CHAPTER 1
INTRODUCTION
Background
1.1
On 4 December 2008, the Senate referred the Federal Justice System
Amendment (Efficiency Measures) Bill (No. 1) 2008 (Bill) to the Senate Standing
Committee on Legal and Constitutional Affairs (committee) for inquiry and report
by 17 February 2009.
1.1
The primary purpose of the Bill is to improve the conduct of business in
the federal courts through several measures. It also aims to clarify and expand
the jurisdiction of the Federal Court of Australia under the International Arbitration
Act 1974 (International Arbitration Act). Finally, it seeks to respond to
the decision of the Full Court of the Family Court of Australia in Black v
Black [2008] FamCAFC 7 (Black v Black), where the Court
applied a strict compliance test in relation to certain technical requirements
for binding financial agreements made under the Family Law Act 1975 (Family
Law Act).
1.2
Key aspects of the Bill include proposed amendments to several Acts,
including:
- the Federal Court of Australia Act 1976 (FCA Act), to
allow the Federal Court to refer a proceeding, or one or more questions
arising in a proceeding, to a referee for report. The Bill would also amend the
FCA Act to allow a single Federal Court judge to make an interlocutory order in
the original or appellate jurisdiction of the Court in a matter otherwise
required to be heard and determined by a Full Court.

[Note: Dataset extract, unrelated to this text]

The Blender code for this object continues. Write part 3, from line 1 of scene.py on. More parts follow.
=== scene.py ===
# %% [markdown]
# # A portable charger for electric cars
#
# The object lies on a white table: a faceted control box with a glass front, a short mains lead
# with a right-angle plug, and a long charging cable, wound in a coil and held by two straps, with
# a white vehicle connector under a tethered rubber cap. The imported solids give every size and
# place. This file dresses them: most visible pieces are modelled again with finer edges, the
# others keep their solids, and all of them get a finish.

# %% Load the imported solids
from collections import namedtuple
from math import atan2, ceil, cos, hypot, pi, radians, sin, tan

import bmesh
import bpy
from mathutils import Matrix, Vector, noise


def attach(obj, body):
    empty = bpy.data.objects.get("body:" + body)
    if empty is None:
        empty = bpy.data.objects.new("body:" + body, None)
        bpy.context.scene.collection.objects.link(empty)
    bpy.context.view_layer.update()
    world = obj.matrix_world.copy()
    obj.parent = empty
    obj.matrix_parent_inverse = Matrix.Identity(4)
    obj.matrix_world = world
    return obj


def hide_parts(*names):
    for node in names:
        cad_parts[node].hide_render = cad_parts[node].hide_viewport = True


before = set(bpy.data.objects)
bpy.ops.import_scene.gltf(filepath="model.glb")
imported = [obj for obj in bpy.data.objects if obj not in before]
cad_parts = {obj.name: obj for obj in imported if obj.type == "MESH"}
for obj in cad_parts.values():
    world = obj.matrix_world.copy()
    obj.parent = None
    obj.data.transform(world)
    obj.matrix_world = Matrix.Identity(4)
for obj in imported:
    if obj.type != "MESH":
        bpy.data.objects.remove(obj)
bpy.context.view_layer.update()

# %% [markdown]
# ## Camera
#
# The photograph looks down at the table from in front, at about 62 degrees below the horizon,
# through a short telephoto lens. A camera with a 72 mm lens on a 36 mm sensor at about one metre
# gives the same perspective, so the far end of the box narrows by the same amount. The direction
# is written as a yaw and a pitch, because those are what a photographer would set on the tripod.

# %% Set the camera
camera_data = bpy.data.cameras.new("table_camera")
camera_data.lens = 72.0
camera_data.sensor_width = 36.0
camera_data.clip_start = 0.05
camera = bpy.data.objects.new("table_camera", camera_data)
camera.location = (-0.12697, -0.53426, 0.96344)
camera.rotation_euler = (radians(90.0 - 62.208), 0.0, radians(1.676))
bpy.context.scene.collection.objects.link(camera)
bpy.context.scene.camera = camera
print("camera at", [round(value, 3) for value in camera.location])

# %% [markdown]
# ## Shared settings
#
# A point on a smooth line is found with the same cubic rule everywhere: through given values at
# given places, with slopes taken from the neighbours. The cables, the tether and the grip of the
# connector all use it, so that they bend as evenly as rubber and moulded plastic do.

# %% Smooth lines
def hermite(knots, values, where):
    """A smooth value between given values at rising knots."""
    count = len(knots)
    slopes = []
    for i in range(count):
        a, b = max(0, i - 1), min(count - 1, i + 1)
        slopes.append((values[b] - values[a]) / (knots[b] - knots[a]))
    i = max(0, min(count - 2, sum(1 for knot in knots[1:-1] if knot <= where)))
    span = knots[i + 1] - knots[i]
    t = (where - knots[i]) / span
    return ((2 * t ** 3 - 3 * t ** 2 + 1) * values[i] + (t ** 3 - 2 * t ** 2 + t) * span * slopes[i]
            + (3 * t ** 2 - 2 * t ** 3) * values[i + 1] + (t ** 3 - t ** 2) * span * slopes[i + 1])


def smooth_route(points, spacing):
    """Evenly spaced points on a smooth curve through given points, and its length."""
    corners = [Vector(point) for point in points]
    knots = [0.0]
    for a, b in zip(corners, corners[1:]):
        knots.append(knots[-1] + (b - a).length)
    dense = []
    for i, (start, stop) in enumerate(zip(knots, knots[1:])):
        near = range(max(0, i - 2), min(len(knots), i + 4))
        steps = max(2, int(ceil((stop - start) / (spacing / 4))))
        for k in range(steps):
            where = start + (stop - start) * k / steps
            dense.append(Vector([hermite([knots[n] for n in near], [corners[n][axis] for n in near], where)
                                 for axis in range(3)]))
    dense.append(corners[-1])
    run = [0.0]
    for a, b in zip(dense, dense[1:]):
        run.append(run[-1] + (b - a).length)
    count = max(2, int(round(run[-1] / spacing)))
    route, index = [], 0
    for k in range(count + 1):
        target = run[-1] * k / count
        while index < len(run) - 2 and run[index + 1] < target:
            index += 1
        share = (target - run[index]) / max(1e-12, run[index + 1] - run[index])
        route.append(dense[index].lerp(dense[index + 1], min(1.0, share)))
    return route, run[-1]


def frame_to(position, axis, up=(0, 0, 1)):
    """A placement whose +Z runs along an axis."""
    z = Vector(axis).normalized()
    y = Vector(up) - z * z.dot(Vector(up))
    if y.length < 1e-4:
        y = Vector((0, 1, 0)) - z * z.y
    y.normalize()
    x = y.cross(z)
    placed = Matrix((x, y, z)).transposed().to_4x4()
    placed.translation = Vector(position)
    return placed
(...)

- the International Arbitration Act to give the Federal Court
concurrent jurisdiction with state and territory supreme courts for matters
arising under Parts III and IV of the Act, which deal with the UNCITRAL
Model Law on International Commercial Arbitration (the UNCITRAL Model Law),
and the Convention on the Settlement of Investment Disputes Between States
and Nationals of other States 1965 (ICSID Convention). The amendments also
seek to clarify the Federal Court’s existing jurisdiction for matters arising
under Part II of the Act (giving effect to the Convention on the Recognition
and Enforcement of Foreign Arbitral Awards 1958).
- the FCA Act, Family Law Act, Native Title Act 1993 and
Administrative Appeals Tribunal Act 1975, to remove the current
restrictions on Chief Justices and Presidents acquiring an interest in land for
the purposes of the Lands Acquisition Act 1989.
- the Public Order (Protection of Persons and Property) Act 1971
to allow an authorised, non-judicial officer of the Federal Court to make an
order specifying that certain premises are ‘court premises’ for the purposes of
the Act. The purpose is to ensure that the areas in which authorised officers
are able to exercise powers under the Act in the interests of security are
readily identifiable to authorised officers and the public.
- the Family Law Act, to relax certain technical requirements that
must be strictly satisfied for financial agreements and termination of
financial agreements to be binding. These amendments respond to the concerns
about the binding financial agreement provisions of the Act that have arisen
following the decision of the Full Family Court in Black v Black. The Family
Law Council has confirmed that amendments are required to restore confidence in
the binding nature of these agreements.[1]
Conduct of the inquiry
1.2
The committee advertised the inquiry in The Australian newspaper
on 17 December 2008, and invited submissions by Monday 12 January 2009. Details of the inquiry, the Bill and associated documents were placed on the
committee's website. The committee also wrote to 50 organisations and
individuals.
1.3
One submission, from the Family Law Section of the Law Council of
Australia, was received.
1.4
The committee then wrote to and received a response from the
Attorney-General, the Hon Robert McClelland MP, in relation to issues raised in
the Law Council's submission.
1.5
No public hearings were held.
Acknowledgements
1.6
The committee thanks the Law Council of Australia for their submission
and officers of the Attorney-General's Department for their assistance.